Newton’s career has been unusual going back to college. No other player played a single season for a team and did more for the school than Newton did for Auburn. He went undefeated, won a Heisman Trophy and a national title, a few months later becoming the No. 1 pick of the NFL draft. But his college story can’t be told without mentioning he left Florida after stealing a laptop, and the reports of him being paid to come to Auburn. SEC fans still call him Scam Newton out of habit.

Then when Newton got to the NFL, he helped redefine the position of quarterback. He played quarterback in a way that hadn’t been done before.

Nothing about Newton really fits the traditional mold. He was a running quarterback but unlike running quarterbacks we have been used to, like Mike Vick, Steve Young or Lamar Jackson. Newton is listed at 6-foot-5, 245 pounds, and he seems much bigger. His best comparison as a runner might be Derrick Henry, who is 6-3, 247 pounds. Newton ran a 4.59-second 40-yard dash at the combine, which is great for a quarterback but nothing compared to Vick or Jackson. He was a power back, the Panthers’ goal-line back many years, and Carolina used him as such. And they used him a lot.

There have been 29 instances of a quarterback reaching 100 rushing attempts in a season, and Newton has seven of them. He also has a 90-carry season, his low career mark not counting his two-game 2019 season. He has the most rushing touchdowns for a quarterback in NFL history, and many of them were in short-yardage situations.
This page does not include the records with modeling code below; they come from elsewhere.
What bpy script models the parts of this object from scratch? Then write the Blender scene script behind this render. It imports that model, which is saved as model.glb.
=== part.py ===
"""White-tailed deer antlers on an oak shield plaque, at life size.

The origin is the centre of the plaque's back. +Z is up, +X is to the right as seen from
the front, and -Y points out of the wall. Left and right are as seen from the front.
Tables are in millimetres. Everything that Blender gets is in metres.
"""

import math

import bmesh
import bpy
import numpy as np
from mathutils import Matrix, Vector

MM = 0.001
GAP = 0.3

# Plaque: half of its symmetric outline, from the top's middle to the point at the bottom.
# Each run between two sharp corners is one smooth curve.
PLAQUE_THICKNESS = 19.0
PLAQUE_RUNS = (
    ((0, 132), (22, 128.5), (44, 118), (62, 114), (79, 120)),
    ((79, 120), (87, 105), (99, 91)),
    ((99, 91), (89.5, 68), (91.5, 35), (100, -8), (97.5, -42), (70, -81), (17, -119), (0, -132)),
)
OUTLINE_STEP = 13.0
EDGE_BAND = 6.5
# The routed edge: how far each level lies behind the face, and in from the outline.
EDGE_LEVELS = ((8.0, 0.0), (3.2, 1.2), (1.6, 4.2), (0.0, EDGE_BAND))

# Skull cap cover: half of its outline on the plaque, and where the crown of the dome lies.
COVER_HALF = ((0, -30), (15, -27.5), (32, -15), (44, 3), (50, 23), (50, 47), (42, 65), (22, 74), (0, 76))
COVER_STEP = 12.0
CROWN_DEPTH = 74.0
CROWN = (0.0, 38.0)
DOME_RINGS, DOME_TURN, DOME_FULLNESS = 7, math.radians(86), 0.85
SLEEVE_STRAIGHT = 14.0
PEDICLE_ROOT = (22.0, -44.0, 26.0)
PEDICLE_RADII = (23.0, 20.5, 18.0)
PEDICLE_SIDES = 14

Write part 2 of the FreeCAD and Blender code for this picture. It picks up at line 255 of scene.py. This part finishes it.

It’s no mystery why he turns 31 on Monday but it seems like he’s much older.

Newton also broke the norms as a passer too. He’s not the accurate pocket passer NFL teams covet, but it didn’t matter. He has a 59.6 completion percentage, and that’s generally not good enough in today’s NFL. Only four quarterbacks last season attempted 200 passes and didn’t complete 60 percent of them. Yet, the Panthers failed to finish in the top half of the NFL in either yards or points only once in Newton’s eight seasons as a full-time starter, and the Panthers went 12-4 and won the division that year (2013). The offense always moved with Newton leading it, and he generally posted good passing numbers.

We can’t evaluate Newton like anyone else, because he has played the game in his own way.
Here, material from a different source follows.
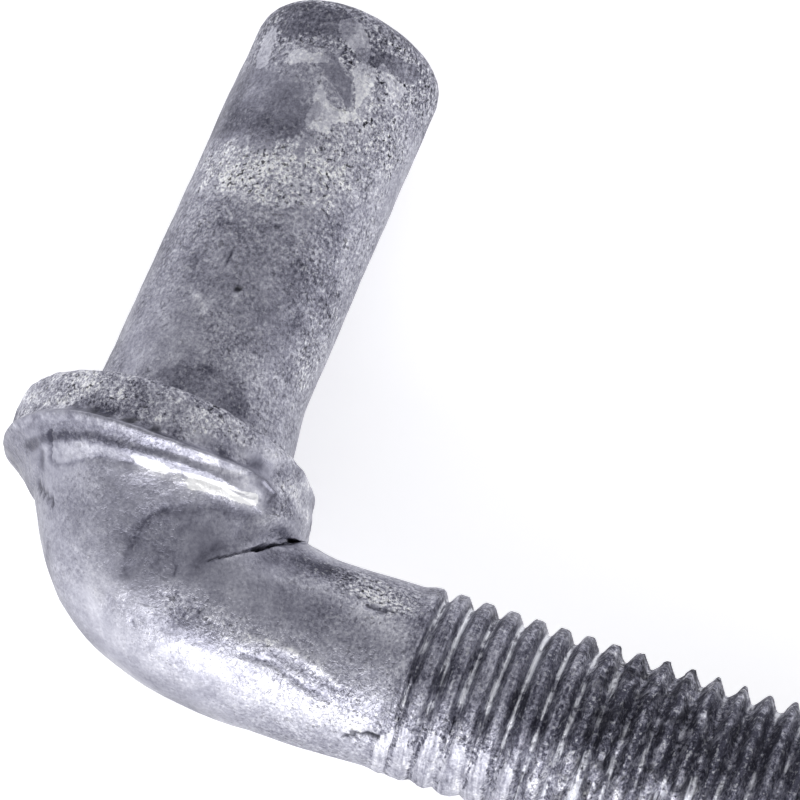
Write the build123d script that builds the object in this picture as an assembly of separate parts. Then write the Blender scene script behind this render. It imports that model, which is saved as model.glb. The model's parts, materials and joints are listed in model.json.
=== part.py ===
from build123d import *

import math
import os

# J bolt: the pin of a gate hinge, forged in one piece with its threaded shank.
#
# The bolt is worked out in the plane of its bend and then laid down as it comes to rest.
# In that plane the shank runs along +X, the pintle stands just inside +Y, and their
# centre lines cross at (0, 0). Lengths are in millimetres and angles in degrees.

# ---- driving dimensions -------------------------------------------------------------
bend_angle = 87.0            # between the shank and the pintle

pintle_diameter = 19.9       # the pin that the hinge strap turns on
pintle_height = 64.4         # from the shank's centre line to the tip
tip_flat_diameter = 12.0     # what is left flat at the tip
tip_round_height = 3.6       # how far below the tip its rounding starts

collar_top = 16.4            # from the shank's centre line to the seat of the strap
collar_top_diameter = 30.2   # across the rim, just under the seat
collar_offset = 0.25         # how far the rim sits off the pintle, away from the shank
shoulder_radius = 1.7        # rounding between seat and rim
seat_root_radius = 0.8       # hollow between seat and pintle
lip_diameter = 31.4          # across the flash lip at the foot of the rim
lip_height = 9.8             # from the shank's centre line to the widest line of the lip
lip_radius = 1.1             # rounding of the lip
underside_depth = 3.4        # how far the hollow underside reaches below the lip
underside_diameter = 24.0    # where the hollow underside runs into the elbow

elbow_top_width = 27.2       # elbow just under the collar, in the plane of the bend
elbow_top_thickness = 25.0   # elbow just under the collar, across that plane
elbow_inside_radius = 3.0    # inside radius of the bend
elbow_taper = 1.17           # how fast the elbow thins away from the collar, 1 being evenly
elbow_sections = 3           # ovals that the elbow is drawn through
elbow_end = 17.0             # where the elbow runs into the neck, along the shank
crease_x = 15.3              # where the cold fold opens between lip and neck, along the shank
crease_depth = 1.1           # how far the fold cuts in at the inside of the bend
crease_width = 1.3           # how wide the fold is open there
crease_reach = 8.2           # how far the fold runs out over each side of the elbow
crease_span = 19.6           # from one end of the fold to the other

neck_diameter = 18.2         # plain shank between elbow and thread
thread_diameter = 18.84      # over the crests of the 3/4-10 thread
thread_start = 28.0          # from the pintle's centre line to the start of the thread
thread_end_chamfer = 1.6     # lead-in at the free end
shank_length = 152.4         # from the pintle's centre line to the free end

# ---- values that follow -------------------------------------------------------------
pintle_lean = 90.0 - bend_angle
pintle_direction = Vector(math.cos(math.radians(bend_angle)), math.sin(math.radians(bend_angle)), 0)
pintle_radius = pintle_diameter / 2
neck_radius = neck_diameter / 2
thread_radius = thread_diameter / 2
settling_steps = 8           # times the resting place is worked out, each closer than the last
elbow_pivot = Vector(elbow_end, neck_radius + elbow_inside_radius, 0)


def turned(outline):
    """A closed outline of (distance from the pintle, height) edges, turned into a solid."""
    face = make_face(outline)
    solid = revolve(face, axis=Axis.Y, revolution_arc=360)
    return Rot(0, 0, -pintle_lean) * solid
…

Former Carolina Panthers quarterback Cam Newton (1) remains unsigned. (AP Photo/Mike McCarn)
Former Carolina Panthers quarterback Cam Newton (1) remains unsigned. (AP Photo/Mike McCarn)
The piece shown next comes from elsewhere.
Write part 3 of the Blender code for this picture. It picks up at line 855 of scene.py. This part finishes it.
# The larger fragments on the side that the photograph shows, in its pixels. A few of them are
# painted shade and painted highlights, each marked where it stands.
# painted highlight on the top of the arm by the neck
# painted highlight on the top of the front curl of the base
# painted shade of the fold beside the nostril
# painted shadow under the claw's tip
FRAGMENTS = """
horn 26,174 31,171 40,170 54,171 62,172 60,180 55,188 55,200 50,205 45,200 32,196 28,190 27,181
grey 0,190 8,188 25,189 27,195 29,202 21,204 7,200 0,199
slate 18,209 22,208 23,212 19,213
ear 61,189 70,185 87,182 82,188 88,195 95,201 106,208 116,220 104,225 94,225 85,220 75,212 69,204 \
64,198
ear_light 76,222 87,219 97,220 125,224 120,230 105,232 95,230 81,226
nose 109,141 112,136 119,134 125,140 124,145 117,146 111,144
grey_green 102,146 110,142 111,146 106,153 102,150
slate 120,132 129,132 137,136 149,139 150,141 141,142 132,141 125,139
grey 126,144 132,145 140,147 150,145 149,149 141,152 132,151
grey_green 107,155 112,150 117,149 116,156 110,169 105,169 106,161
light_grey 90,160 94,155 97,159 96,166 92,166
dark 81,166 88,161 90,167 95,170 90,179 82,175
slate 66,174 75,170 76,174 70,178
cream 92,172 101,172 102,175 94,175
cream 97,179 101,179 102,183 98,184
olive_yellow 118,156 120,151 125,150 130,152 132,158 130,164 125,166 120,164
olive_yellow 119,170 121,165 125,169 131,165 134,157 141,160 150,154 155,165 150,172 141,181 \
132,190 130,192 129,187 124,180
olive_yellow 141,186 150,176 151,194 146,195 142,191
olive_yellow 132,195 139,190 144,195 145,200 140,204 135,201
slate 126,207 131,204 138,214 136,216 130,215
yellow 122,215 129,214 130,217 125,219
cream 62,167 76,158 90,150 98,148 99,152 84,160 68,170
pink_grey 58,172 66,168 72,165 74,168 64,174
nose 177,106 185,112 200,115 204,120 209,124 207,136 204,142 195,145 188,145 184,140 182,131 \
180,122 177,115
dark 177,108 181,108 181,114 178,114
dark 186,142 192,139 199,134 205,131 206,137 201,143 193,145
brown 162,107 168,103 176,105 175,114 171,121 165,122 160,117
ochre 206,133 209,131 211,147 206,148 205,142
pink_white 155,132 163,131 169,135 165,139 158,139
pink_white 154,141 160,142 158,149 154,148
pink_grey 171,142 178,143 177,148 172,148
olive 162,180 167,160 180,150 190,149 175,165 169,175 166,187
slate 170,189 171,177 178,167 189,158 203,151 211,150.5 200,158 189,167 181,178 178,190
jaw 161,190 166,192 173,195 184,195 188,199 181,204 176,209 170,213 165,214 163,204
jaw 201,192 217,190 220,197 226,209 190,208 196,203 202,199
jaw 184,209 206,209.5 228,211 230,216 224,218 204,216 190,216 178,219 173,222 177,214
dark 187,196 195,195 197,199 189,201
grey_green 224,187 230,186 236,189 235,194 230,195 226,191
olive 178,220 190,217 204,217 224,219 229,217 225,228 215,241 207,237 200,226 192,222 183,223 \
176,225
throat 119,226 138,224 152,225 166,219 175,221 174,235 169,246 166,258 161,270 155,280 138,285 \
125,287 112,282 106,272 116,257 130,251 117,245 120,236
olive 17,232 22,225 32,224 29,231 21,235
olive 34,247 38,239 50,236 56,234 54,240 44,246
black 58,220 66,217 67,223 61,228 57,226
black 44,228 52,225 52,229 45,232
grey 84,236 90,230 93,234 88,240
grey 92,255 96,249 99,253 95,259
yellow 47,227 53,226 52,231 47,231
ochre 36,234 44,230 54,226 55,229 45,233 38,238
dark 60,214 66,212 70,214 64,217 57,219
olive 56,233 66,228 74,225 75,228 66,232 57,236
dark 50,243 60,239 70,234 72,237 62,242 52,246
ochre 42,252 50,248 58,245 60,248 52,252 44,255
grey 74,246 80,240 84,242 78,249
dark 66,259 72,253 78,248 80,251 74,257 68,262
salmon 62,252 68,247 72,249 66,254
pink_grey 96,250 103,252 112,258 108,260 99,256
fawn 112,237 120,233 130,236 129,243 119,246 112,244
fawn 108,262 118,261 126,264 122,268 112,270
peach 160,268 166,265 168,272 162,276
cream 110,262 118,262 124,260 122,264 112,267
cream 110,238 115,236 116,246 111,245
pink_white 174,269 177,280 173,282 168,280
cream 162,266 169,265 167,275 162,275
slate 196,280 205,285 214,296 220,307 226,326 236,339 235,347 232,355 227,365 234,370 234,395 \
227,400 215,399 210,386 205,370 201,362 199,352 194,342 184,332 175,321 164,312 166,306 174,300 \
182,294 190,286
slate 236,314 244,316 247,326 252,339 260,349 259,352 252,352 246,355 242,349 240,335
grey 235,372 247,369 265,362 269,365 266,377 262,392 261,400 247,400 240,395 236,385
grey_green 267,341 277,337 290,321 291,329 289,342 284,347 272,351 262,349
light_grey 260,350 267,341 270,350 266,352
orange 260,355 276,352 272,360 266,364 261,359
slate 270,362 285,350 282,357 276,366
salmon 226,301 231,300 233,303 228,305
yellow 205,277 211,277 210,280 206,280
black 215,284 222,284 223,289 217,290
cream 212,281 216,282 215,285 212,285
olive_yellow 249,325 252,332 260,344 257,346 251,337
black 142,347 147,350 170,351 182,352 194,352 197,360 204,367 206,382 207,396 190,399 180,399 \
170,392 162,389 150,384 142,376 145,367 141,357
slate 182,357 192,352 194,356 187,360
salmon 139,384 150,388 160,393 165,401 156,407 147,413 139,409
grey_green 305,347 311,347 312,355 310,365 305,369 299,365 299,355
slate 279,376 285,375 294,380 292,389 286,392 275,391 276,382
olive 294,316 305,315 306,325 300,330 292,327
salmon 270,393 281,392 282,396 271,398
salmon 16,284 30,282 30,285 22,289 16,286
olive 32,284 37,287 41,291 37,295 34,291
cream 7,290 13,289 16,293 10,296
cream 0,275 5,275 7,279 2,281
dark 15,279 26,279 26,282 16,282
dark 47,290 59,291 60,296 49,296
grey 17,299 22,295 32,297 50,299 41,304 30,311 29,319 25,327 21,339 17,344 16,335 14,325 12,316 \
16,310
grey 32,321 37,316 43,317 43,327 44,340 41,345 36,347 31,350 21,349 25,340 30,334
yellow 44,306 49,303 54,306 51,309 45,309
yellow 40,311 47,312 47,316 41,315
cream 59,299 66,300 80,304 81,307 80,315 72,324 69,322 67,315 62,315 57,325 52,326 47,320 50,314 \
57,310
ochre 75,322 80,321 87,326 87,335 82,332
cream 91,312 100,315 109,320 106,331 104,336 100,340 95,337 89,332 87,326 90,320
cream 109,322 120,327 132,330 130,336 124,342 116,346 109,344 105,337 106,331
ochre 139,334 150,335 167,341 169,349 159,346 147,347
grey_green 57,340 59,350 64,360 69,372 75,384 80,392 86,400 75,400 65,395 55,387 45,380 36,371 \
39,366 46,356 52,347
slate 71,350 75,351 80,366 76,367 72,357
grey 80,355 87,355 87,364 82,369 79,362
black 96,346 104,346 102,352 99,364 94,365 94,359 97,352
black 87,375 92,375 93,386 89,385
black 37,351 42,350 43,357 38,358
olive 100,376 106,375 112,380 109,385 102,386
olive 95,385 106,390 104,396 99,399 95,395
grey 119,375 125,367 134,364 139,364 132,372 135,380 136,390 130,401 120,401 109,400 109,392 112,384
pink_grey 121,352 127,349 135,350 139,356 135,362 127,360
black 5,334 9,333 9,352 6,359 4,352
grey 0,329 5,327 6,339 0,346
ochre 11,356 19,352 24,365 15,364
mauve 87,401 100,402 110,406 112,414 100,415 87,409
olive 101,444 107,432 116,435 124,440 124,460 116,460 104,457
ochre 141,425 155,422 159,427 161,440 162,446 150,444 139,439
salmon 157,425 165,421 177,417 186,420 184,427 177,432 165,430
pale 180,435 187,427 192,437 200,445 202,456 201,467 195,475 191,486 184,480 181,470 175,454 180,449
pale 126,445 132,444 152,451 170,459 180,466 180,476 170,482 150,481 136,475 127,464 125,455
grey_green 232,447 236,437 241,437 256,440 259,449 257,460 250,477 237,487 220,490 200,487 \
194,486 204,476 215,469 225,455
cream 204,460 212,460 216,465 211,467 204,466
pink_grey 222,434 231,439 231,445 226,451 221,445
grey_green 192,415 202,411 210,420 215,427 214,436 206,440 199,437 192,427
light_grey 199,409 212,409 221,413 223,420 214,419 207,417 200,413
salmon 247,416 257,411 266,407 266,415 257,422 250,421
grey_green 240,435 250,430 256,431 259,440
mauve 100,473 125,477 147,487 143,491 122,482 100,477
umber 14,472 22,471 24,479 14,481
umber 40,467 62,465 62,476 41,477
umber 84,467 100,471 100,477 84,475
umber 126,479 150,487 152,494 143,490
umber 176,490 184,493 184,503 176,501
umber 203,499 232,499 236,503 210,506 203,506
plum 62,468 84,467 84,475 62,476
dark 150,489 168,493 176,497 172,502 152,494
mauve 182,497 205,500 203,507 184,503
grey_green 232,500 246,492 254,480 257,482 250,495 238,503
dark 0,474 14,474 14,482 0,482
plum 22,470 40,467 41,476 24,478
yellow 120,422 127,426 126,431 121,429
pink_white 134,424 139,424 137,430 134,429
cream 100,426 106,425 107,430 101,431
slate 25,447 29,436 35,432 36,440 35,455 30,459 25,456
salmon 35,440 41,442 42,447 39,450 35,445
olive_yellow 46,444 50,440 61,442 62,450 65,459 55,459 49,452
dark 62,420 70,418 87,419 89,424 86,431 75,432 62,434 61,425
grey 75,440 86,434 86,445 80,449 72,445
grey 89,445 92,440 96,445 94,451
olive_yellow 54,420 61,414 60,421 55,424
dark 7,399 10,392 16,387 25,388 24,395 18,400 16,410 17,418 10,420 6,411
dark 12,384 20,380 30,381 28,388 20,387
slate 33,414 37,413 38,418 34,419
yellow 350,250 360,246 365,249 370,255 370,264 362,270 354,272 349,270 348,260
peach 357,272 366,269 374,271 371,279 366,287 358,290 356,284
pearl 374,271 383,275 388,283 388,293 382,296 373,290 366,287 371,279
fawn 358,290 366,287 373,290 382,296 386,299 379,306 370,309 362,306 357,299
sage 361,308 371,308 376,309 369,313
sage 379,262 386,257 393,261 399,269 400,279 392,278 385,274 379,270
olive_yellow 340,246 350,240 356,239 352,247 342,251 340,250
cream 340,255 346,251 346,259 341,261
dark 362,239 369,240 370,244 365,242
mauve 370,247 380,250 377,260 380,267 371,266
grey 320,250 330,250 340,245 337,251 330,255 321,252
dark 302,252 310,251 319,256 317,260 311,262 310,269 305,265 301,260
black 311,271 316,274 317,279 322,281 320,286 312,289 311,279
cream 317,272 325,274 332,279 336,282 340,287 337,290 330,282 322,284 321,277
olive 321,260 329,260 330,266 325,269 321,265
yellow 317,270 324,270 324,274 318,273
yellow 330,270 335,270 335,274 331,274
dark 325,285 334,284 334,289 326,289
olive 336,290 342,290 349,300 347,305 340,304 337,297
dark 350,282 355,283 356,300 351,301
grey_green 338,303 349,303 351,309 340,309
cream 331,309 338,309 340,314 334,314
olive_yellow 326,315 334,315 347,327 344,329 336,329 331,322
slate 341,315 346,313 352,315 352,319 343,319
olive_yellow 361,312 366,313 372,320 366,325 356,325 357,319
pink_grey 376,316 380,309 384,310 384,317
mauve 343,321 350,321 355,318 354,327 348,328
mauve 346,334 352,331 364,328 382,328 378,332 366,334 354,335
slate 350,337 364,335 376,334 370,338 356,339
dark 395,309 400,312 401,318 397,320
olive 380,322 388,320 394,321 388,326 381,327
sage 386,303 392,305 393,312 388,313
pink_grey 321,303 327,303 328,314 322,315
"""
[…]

Newton is a controversial figure

Newton’s legacy would be even tougher to deny had the Panthers won Super Bowl 50. Carolina went 15-1 with Newton winning MVP, but lost to a great Denver Broncos defense in the Super Bowl. Newton could have been the second player to have a Heisman, national championship, regular-season MVP and Super Bowl championship in football history, joining Marcus Allen. Instead, we just dwell on him not diving for a fumble in that game.

Newton’s decline arguably started right after that, but it’s hard to forget how great he was with the Panthers.

Newton is divisive. His personality rubs some the wrong way, and those people generally ignore the long list of charity work he has done. Analytics-based critics generally don’t like him because he doesn’t check a lot of traditional boxes for successful NFL quarterbacks. It’s hard to quantify greatness for athletes who have a truly unique style.

This part is unique to Newton too: You won’t find a 31-year-old quarterback who has won an MVP searching for work in May. But questions about Newton’s health, the punishment he has taken and the inability for teams to have him work out and get a normal physical exam have played into his free agency wait.

Whether Newton takes a backup job or waits for a team that needs an emergency option in case of injuries, the NFL will be better when Newton is back in it. He’s still unlike anyone else who has ever played the position.